Whenever I go to a big meeting, I try to find a colleague afterward to talk about it individually. Not always the same colleague. That is my chance to ask questions about past decisions and try to get a sense of what lies behind the questions and statements in meetings. So this week, I asked a colleague what s/he thought about certain issues, and as we talked I said I hoped that the changes we're going through this year are an opportunity to get some fresh insights and vision, and put the college on a better footing.

"Well, aren't you a Pollyanna," s/he said. Not meanly, and we both laughed. But it made me wonder. I try to keep me eyes open and not ignore the problems the college has to deal with. But I also try to hope for the best. I need to hope for the best, in fact. If I don't, I find it easy to sink into a sort of panicky pessimism in which I'm convinced that everything is going to hell in a handbasket. I hope I'm not naive to think that positive change might emerge from our current situation. I hope that I won't end up burned out and cynical about the prospects for institutional change.

Saturday, March 6, 2010

And so a busy week ends

Thanks for your responses on the subject of independent studies, everyone!
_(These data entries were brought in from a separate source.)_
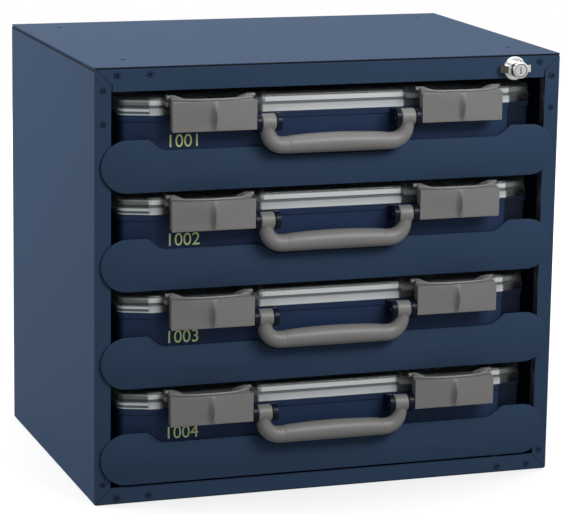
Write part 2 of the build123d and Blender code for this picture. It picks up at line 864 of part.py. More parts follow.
def handle():
    """U-shaped handle hanging from its pins, with a thicker grip."""
    pivot_z = handle_pivot_height
    grip_z = pivot_z - handle_drop
    path = FilletPolyline((-handle_leg_x, handle_pivot_y, pivot_z),
                          (-handle_leg_x, handle_pivot_y, grip_z),
                          (handle_leg_x, handle_pivot_y, grip_z),
                          (handle_leg_x, handle_pivot_y, pivot_z), radius=handle_corner_radius)
    start = Plane(origin=path @ 0, x_dir=(1, 0, 0), z_dir=path % 0)
    section = Ellipse(handle_leg_width / 2 - handle_leg_relief, handle_leg_depth / 2)
    body = sweep(start * section, path=path)
    profile = [Line((-grip_half_length, 0), (-grip_half_length, grip_end_radius)),
               ThreePointArc((-grip_half_length, grip_end_radius), (0, grip_radius),
                             (grip_half_length, grip_end_radius)),
               Polyline((grip_half_length, grip_end_radius), (grip_half_length, 0),
                        (-grip_half_length, 0))]
    body += Pos(0, handle_pivot_y, grip_z) * revolve(make_face(profile), Axis.X)
    for side in (-1, 1):
        centre = side * handle_leg_x
        for radius, reach in ((handle_eye_radius, 0), (handle_pin_radius, handle_pin_length)):
            spread = handle_leg_width / 2 + reach
            body += rod_x(radius, (centre - spread, centre + spread), handle_pivot_y, pivot_z)
    return body


# Lock

def lock_body():
    ring = rod_y(lock_ring_radius, (front - lock_ring_thickness, front), lock_x, lock_z)
    ring = fillet(ring.edges().sort_by(Axis.Y)[0], lock_ring_thickness / 2)
    barrel = rod_y(lock_barrel_radius, (front, front + lock_barrel_length), lock_x, lock_z)
    bore = rod_y(lock_plug_radius + lock_fit,
                 (front - lock_ring_thickness, front + lock_barrel_length), lock_x, lock_z)
    return ring + barrel - bore


def lock_nut():
    ys = (front + sheet, front + sheet + lock_nut_thickness)
    hexagon = RegularPolygon(lock_nut_flats / 2, 6, major_radius=False)
    nut = Pos(lock_x, 0, lock_z) * from_front(hexagon, ys)
    return nut - rod_y(lock_barrel_radius + lock_fit, ys, lock_x, lock_z)


def lock_knob():
    """Hub with two wings that thin out towards their tips, pinned on the plug."""
    hub = rod_y(knob_hub_radius, (knob_front, knob_rear), lock_x, lock_z)
    hub = fillet(hub.edges().sort_by(Axis.Y)[0], knob_hub_edge)
    right = [(knob_hub_radius, knob_wing_root), (knob_wing_span / 2, knob_wing_tip),
             (knob_wing_span / 2, 0)]
    left = [(-x, proud) for x, proud in reversed(right)]
    plan = outline([(lock_x + x, knob_rear - proud, 0) for x, proud in right + left])
    wings = from_above(plan, (lock_z - knob_wing_height / 2, lock_z + knob_wing_height / 2))
    hub += fillet(wings.edges().filter_by(Axis.Z), knob_wing_edge)
    return hub - rod_y(lock_plug_radius + lock_fit, (knob_front, knob_rear), lock_x, lock_z)


def lock_plug():
    plug = rod_y(lock_plug_radius, (knob_front + plug_recess, plug_rear), lock_x, lock_z)
    slot_ys = (knob_front, knob_front + plug_recess + key_slot_depth)
    plug -= block((lock_x - key_slot_width / 2, lock_x + key_slot_width / 2), slot_ys,
                  (lock_z - key_slot_length / 2, lock_z + key_slot_length / 2))
    return plug - rod_y(cam_screw_radius + lock_fit,
                        (plug_rear - cam_screw_length, plug_rear), lock_x, lock_z)


def cam_pin_place():
    angle = math.radians(cam_start)
    return lock_x + cam_throw * math.cos(angle), lock_z + cam_throw * math.sin(angle)


def lock_cam():
    """Disc on the rear of the plug with the pin that lifts the lock bar."""
    disc = rod_y(cam_radius, (plug_rear, cam_rear), lock_x, lock_z)
    disc -= rod_y(cam_screw_radius + lock_fit, (plug_rear, cam_rear), lock_x, lock_z)
    disc -= rod_y(cam_screw_head_radius + lock_fit, (cam_rear - cam_screw_head_height, cam_rear),
                  lock_x, lock_z)
    x, z = cam_pin_place()
    return disc + rod_y(cam_pin_radius, (cam_rear, bar_rear + bar_clearance), x, z)


def lock_cam_screw():
    head_front = cam_rear - cam_screw_head_height
    head = rod_y(cam_screw_head_radius, (head_front, cam_rear), lock_x, lock_z)
    return head + rod_y(cam_screw_radius, (plug_rear - cam_screw_length, head_front),
                        lock_x, lock_z)


def lock_bar():
    """Flat bar behind the right stile: slotted arm at the cam, one finger at each drawer."""
    bar_ys = (bar_front, bar_rear)
    pin_x, pin_z = cam_pin_place()
    arm_zs = (pin_z - bar_arm_height / 2, pin_z + bar_arm_height / 2)
    bar = block((bar_inner_x, bar_outer_x), bar_ys, (bar_foot, arm_zs[1]))
    slot_low = pin_x - cam_pin_radius - bar_slot_clearance - bar_slot_spare / 2
    slot_high = lock_x + cam_throw + cam_pin_radius + bar_slot_clearance
    bar += block((slot_low - bar_arm_margin, bar_inner_x), bar_ys, arm_zs)
    slot_half = cam_pin_radius + bar_slot_clearance
    bar -= block((slot_low, slot_high), bar_ys, (pin_z - slot_half, pin_z + slot_half))
    finger_low = finger_x - finger_width / 2
    for number in drawer_numbers:
        tip = plate_bottom(number) + tab_height - finger_gap
        shoulder = tip - finger_rise
        bar += block((finger_low, bar_inner_x), bar_ys, (shoulder - finger_arm_height, shoulder))
        bar += block((finger_low, finger_low + finger_width), bar_ys, (shoulder, tip))
    return bar


def lock_bar_guides():
    """Channel guides on the cabinet side, one above each drawer's finger."""
    guides = []
    for number in drawer_numbers:
        low = plate_bottom(number) + guide_rise
        zs = (low, low + guide_height)
        ys = (bar_front - guide_gap - guide_sheet, bar_rear + guide_gap + guide_sheet)
        inner_ys = (bar_front - guide_gap, bar_rear + guide_gap)
        guide = block((bar_inner_x + bar_width / 2, half - sheet), ys, zs)
        guides.append(guide - block((bar_inner_x, half - sheet - guide_sheet), inner_ys, zs))
    return guides


os.makedirs("parts", exist_ok=True)

save(cabinet_wrap(), "cabinet_wrap")
save(top_panel(), "top_panel")
save(back_panel(), "back_panel")
save(corner_gussets(), "corner_gussets")
save(panel_rivets(), "panel_rivets")
save(lock_body(), "lock_body")
save(lock_nut(), "lock_nut")
save(lock_knob(), "lock_knob")
save(lock_plug(), "lock_plug")
save(lock_cam(), "lock_cam")
save(lock_cam_screw(), "lock_cam_screw")
save(lock_bar(), "lock_bar")
save(lock_bar_guides(), "lock_bar_guides")

right_latch = latch()
drawer_parts = {
    "rail_outer": rail_outer(),
    "rail_middle": rail_middle(),
    "rail_inner": rail_inner(),
    "drawer_front": [drawer_front()],
    "tray": [tray()],
    "case_base": [case_base()],
    "case_lid": [case_lid()],
    "bins": bins(),
    "handle": [handle()],
    "latch_right": [right_latch],
    "latch_left": [mirror(right_latch, about=Plane.YZ)],
}
for number in drawer_numbers:
    place = Pos(0, 0, tray_floor(number))
    for node, shapes in drawer_parts.items():
        save([place * shape for shape in shapes], f"{node}_{number}")
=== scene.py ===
import contextlib
import math

import bmesh
import bpy
from mathutils import Matrix, Vector


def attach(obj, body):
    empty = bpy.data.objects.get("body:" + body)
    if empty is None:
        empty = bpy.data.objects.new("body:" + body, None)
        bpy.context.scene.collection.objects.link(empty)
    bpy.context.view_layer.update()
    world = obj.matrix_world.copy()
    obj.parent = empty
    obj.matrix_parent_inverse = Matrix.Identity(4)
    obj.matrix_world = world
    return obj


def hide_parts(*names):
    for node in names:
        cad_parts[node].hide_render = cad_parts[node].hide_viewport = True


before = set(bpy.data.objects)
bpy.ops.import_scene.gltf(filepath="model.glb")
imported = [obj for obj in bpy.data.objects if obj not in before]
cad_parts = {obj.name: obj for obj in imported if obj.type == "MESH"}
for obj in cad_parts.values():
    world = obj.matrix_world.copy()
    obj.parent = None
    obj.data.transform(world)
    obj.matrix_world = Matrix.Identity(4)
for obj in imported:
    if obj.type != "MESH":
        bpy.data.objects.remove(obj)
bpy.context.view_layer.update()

# Sizes are written in millimetres, and MM turns them into Blender's metres.  The frame is the
# cabinet's: X to the right, Y to the back, Z up, with the origin at the middle of its underside.
MM = 0.001
same_place = 0.02

# Camera of the photograph, with its angles in radians and its focal length in pixels
photo_width = 563
photo_focal_px = 2704.545
camera_place = Vector((-859.592, -2531.578, 762.352)) * MM
camera_yaw = 0.32985
camera_pitch = 0.20955
camera_roll = 0.0150
sensor_width = 36.0

# Cabinet and lock
sheet_front = -165.5
sheet_top = 416.0
sheet_half = 232.0
lock_place = (183.3, 403.1)

# Drawers; the heights of a drawer's pieces are above its tray floor
tray_floors = {1: 306.0, 2: 212.8, 3: 119.6, 4: 26.4}
tray_pitch = 93.2
plate_edge_round = 0.5

# Case: front of the handle's lugs, and where the facet of the front corners starts
lug_front = -165.2
facet_start = 178.5

# Latch: plate, body and pins
latch_inner = 82.2
latch_outer = 163.5
latch_centre = (latch_inner + latch_outer) / 2
latch_face = -186.0
latch_back = -168.2
latch_low = 51.0
latch_ledge = 78.8
latch_rim = 81.2
latch_top = 84.2
latch_plate = 2.2
latch_side_step = 1.3
latch_pivot = (-171.1, 81.3)
latch_pin_radius = 2.0
latch_pin_reach = 2.2
latch_pin_inside = 9.0
latch_pin_round = 0.3
plate_round = 0.15
plate_lap = 0.2
body_round = 0.25
body_raise = 0.5
cutter_spare = 1.0

# Latch: rim with its bead, well and hollow behind the plate.  The cheeks' heights go by the
# distance from the latch's middle.
rim_front = -185.0
rim_wall = 1.4
rim_step = 0.3
rim_sweep = 7.0
rim_reach = 36.0
rim_power = 2.6
rim_rear = -175.0
bead_base = 79.9
bead_proud = 0.9
bead_lean = 0.7
cheek_heights = {0.0: 66.0, 10.0: 66.0, 14.0: 69.0, 18.0: 73.0, 22.0: 76.4, 25.0: 78.7, 28.0: 80.6,
                 31.0: 81.9, 34.0: 82.7, 37.0: 83.0, 39.35: 82.8}
crown_low = 64.0
well_half = 24.0
well_floor = 74.0
knuckle_rows = (-174.0, -171.1, -169.6)
knuckle_radius = 2.9
hollow_top = 63.0
hollow_wall = 2.0
hollow_front = 0.8
hollow_floor = 2.4
hollow_round = 1.2
catch_back = -173.6
catch_top = 72.0

# Latch: thumb ridge, with the shares of its rise by the distance from its middle
ridge_rise = 6.5
ridge_least = 0.4
ridge_foot = 52.4
ridge_columns = {0.0: 1.0, 0.6: 0.84, 1.6: 0.52, 3.2: 0.18, 5.0: 0.0}
ridge_rows = (53.0, 55.5, 58.5, 61.5, 64.75, 68.0, 71.0, 73.5, 76.0, 77.6, 78.5)

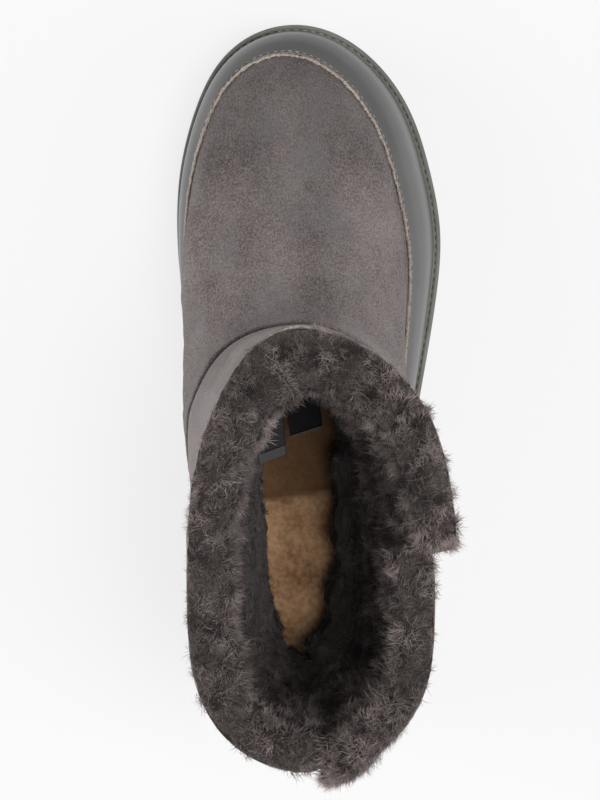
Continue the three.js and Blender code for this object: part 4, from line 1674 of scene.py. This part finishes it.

It's tricky--I'm at a SLAC, so close work with professors is something that we sell ourselves on. But yes, doing independent studies is also an unpaid overload. 

The two students I've said yes to are both good students; one of them I've had in class before. So I'll keep my fingers crossed for everything working out well.

Last weekend's conference was very pleasant--some good conversations and comments on my paper. I got back on Sunday and right away plunged into what seemed like a billion tasks and problems. Most are unbloggable, suffice it to say that SLAC is dealing with a lot of changes, some of them unexpected, at the moment. Now that it's Saturday I feel like I can catch my breath.